§ **Written task**
Only lines holding the string "model" are wanted; copy each one from the material.

§ **Information shown**
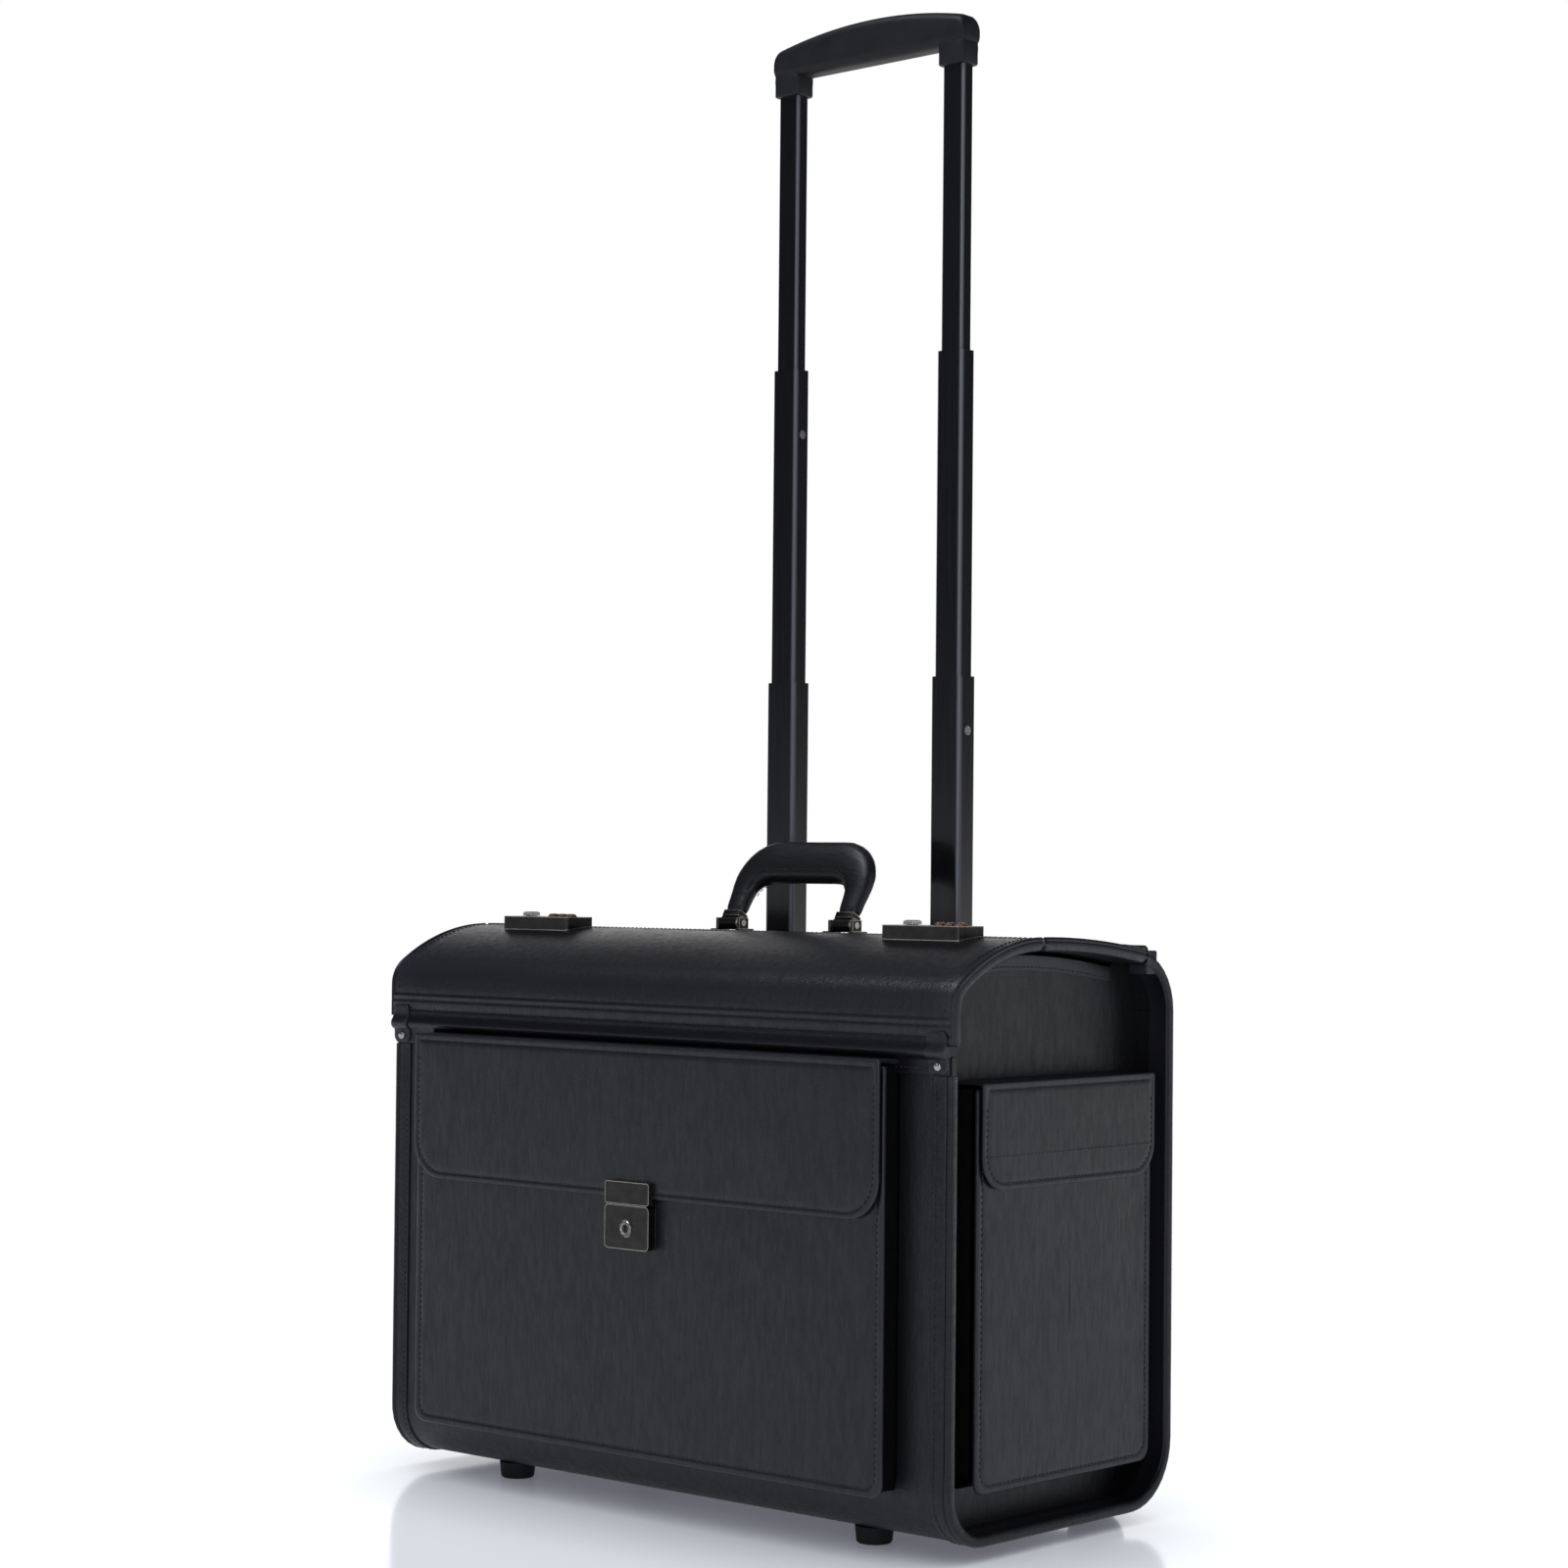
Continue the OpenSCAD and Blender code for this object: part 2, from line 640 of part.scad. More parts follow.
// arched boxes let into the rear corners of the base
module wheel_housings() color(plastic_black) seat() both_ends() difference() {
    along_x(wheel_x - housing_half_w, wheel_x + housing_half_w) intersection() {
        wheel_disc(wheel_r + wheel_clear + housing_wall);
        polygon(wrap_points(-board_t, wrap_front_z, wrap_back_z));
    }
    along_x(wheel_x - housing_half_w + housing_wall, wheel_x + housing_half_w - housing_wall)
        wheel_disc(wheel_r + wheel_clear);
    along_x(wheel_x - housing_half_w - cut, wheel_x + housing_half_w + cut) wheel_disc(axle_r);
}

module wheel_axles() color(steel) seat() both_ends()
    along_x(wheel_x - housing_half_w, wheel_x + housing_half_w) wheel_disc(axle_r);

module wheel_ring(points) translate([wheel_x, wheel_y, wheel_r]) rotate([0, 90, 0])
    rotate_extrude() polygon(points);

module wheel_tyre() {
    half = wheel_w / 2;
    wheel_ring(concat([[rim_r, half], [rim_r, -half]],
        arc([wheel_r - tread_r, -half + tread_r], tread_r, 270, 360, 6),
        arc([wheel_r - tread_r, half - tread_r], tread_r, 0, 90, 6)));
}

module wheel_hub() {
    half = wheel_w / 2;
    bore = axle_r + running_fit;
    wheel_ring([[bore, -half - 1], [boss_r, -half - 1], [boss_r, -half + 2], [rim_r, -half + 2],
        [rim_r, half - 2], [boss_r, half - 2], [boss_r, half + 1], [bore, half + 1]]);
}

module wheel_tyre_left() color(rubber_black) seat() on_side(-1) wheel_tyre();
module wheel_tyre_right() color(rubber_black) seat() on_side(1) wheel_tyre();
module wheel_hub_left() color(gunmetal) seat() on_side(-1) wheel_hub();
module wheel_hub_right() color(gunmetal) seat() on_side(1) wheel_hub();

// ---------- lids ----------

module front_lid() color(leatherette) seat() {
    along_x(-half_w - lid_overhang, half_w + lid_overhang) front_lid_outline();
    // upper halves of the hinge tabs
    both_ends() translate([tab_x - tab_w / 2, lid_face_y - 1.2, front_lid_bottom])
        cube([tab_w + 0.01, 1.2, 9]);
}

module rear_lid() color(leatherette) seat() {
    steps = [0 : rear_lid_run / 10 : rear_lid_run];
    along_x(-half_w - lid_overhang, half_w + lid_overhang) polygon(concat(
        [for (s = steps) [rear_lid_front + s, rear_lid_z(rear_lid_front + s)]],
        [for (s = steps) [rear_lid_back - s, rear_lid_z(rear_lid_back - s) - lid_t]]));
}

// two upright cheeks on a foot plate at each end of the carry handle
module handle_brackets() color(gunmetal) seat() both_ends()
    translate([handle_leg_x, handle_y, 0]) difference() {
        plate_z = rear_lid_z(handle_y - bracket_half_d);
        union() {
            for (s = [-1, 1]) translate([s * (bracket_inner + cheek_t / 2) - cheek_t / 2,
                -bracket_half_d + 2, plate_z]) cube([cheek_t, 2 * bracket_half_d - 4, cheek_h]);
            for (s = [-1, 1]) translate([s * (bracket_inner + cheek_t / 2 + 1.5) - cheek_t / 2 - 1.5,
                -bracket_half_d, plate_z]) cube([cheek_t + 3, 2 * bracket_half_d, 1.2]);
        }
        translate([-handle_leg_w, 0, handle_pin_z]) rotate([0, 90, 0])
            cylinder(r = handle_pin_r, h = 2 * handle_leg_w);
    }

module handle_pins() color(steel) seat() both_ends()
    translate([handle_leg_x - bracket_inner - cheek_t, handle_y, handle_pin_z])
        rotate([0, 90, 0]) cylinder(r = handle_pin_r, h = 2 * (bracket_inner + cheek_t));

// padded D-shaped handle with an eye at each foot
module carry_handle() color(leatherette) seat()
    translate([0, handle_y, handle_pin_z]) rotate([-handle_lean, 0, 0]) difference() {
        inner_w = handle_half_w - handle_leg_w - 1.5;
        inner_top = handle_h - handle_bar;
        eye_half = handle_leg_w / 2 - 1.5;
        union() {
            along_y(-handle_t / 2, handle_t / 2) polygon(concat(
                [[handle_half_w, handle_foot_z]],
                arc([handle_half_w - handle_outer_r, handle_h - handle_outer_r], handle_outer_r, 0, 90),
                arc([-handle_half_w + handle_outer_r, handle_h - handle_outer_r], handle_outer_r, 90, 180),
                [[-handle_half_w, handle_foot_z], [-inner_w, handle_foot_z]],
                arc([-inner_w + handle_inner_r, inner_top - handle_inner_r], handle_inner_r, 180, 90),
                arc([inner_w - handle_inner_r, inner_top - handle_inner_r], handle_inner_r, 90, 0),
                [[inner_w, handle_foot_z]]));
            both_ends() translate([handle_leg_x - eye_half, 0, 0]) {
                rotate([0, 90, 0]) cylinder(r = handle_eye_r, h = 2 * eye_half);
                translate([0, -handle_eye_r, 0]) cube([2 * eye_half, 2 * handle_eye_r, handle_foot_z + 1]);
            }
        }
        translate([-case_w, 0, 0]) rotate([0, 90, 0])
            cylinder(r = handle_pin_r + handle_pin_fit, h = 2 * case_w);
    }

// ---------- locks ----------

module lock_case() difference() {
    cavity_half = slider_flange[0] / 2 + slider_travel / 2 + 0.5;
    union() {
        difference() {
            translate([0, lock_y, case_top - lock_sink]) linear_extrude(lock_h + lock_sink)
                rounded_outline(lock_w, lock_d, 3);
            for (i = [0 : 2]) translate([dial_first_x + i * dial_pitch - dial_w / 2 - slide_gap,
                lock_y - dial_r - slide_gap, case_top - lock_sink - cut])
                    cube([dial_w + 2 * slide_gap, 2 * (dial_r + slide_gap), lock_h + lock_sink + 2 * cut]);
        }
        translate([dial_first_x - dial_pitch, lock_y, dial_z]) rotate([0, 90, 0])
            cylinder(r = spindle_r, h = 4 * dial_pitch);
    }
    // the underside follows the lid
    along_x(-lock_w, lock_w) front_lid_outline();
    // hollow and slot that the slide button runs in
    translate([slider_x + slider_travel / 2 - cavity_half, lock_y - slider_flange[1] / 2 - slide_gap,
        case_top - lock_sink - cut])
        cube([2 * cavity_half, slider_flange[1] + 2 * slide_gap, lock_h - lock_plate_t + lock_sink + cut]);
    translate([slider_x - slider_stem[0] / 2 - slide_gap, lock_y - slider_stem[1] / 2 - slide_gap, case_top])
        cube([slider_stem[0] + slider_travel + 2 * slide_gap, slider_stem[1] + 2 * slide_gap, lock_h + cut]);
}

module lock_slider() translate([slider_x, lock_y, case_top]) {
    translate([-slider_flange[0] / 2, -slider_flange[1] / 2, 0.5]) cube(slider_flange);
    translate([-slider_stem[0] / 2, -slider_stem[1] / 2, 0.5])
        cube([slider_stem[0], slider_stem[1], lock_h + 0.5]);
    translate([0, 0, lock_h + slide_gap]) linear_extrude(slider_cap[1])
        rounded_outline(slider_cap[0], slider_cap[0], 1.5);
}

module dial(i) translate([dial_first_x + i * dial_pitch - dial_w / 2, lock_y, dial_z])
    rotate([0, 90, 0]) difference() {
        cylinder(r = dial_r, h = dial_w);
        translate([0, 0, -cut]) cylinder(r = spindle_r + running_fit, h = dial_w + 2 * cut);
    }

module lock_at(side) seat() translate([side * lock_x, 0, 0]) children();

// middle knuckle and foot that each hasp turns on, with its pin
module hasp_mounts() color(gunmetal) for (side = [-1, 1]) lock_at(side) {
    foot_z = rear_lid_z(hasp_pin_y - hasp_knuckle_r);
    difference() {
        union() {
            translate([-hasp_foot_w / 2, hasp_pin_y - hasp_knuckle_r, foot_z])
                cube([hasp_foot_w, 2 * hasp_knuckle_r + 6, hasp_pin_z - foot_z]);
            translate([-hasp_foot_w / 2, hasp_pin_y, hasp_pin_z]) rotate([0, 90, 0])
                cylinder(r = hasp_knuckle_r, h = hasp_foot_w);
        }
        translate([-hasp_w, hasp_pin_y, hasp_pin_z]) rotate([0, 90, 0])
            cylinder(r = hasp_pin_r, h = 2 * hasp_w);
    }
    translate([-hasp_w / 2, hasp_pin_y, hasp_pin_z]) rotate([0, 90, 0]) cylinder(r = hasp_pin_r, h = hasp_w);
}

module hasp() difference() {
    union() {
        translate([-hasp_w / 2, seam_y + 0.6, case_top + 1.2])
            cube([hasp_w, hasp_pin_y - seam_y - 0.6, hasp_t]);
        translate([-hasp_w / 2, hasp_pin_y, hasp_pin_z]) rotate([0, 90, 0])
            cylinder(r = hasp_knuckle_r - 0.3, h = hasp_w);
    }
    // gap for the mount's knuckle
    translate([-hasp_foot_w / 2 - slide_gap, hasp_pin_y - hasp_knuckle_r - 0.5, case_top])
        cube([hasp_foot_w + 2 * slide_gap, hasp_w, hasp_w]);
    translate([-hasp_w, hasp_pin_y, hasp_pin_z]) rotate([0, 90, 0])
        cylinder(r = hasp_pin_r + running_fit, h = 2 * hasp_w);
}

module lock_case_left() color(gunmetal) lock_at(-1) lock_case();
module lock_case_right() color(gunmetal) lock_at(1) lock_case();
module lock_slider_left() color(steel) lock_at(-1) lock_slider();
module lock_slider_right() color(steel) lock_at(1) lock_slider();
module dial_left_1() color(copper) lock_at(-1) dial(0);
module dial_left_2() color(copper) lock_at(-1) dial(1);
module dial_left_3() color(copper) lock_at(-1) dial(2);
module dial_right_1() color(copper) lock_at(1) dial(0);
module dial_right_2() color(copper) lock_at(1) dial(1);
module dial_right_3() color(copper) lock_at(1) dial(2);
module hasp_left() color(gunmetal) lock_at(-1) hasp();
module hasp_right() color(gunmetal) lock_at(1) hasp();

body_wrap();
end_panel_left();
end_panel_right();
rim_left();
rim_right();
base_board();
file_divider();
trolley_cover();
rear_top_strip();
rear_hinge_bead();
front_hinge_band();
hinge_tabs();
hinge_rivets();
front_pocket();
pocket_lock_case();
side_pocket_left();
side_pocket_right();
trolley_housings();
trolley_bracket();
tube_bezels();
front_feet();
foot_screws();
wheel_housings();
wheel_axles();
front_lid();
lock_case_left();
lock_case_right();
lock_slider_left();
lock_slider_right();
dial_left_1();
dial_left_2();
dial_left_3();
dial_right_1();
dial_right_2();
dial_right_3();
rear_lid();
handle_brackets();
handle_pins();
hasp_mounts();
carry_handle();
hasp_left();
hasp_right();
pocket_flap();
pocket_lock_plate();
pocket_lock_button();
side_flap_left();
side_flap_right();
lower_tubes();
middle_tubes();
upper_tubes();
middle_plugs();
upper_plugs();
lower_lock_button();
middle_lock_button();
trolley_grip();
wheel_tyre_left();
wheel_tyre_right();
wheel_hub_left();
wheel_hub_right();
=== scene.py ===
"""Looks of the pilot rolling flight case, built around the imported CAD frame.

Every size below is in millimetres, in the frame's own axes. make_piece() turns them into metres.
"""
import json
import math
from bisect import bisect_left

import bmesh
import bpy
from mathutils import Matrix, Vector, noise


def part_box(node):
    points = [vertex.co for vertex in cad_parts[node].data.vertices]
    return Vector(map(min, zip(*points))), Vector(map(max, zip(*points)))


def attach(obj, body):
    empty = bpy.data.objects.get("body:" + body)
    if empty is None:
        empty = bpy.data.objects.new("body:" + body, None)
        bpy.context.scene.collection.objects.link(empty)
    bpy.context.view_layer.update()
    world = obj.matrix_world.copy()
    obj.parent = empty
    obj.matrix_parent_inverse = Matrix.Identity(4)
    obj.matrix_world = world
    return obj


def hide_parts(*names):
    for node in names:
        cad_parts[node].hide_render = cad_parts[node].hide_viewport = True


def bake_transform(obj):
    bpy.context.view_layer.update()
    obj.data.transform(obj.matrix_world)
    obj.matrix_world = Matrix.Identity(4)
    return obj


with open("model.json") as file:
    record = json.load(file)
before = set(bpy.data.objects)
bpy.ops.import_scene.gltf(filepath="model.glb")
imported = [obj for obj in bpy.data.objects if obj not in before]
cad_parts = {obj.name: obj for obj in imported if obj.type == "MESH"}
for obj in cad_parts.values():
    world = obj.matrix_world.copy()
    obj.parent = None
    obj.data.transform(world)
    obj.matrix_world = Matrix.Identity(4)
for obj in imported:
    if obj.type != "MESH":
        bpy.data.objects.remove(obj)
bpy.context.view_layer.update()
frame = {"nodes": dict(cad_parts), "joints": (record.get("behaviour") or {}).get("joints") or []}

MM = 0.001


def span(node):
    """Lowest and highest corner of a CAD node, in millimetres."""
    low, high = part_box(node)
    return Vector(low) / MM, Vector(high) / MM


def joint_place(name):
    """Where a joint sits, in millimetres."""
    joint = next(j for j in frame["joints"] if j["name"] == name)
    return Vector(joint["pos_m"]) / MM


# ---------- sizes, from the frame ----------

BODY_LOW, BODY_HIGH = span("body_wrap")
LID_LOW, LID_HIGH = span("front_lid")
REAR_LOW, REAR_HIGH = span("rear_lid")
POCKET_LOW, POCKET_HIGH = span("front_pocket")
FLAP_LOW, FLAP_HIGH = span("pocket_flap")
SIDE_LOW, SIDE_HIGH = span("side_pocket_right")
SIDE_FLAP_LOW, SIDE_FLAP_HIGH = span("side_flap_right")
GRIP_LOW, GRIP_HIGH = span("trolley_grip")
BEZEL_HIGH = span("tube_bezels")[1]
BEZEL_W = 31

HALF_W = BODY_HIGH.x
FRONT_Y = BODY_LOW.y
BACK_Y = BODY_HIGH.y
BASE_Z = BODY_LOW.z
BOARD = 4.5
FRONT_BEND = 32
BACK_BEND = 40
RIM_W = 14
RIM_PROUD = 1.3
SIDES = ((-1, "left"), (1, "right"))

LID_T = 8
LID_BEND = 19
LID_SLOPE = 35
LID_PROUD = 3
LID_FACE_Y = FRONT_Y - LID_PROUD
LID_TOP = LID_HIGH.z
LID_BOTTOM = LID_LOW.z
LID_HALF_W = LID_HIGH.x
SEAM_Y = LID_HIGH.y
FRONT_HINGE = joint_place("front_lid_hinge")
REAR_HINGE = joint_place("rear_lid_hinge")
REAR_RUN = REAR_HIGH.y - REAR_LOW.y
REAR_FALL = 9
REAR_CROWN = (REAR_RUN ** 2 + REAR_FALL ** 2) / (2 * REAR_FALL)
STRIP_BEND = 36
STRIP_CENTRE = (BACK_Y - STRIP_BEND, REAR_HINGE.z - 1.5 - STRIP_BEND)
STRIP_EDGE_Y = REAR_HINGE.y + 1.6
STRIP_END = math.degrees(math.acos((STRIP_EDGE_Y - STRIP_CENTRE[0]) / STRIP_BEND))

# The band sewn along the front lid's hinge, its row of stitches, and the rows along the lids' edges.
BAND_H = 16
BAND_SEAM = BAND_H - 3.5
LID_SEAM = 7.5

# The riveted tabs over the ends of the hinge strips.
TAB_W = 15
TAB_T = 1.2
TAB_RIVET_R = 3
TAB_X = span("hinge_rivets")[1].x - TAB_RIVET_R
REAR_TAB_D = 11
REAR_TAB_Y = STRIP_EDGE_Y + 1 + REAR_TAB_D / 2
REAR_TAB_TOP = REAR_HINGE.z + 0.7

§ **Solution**
with open("model.json") as file:
bpy.ops.import_scene.gltf(filepath="model.glb")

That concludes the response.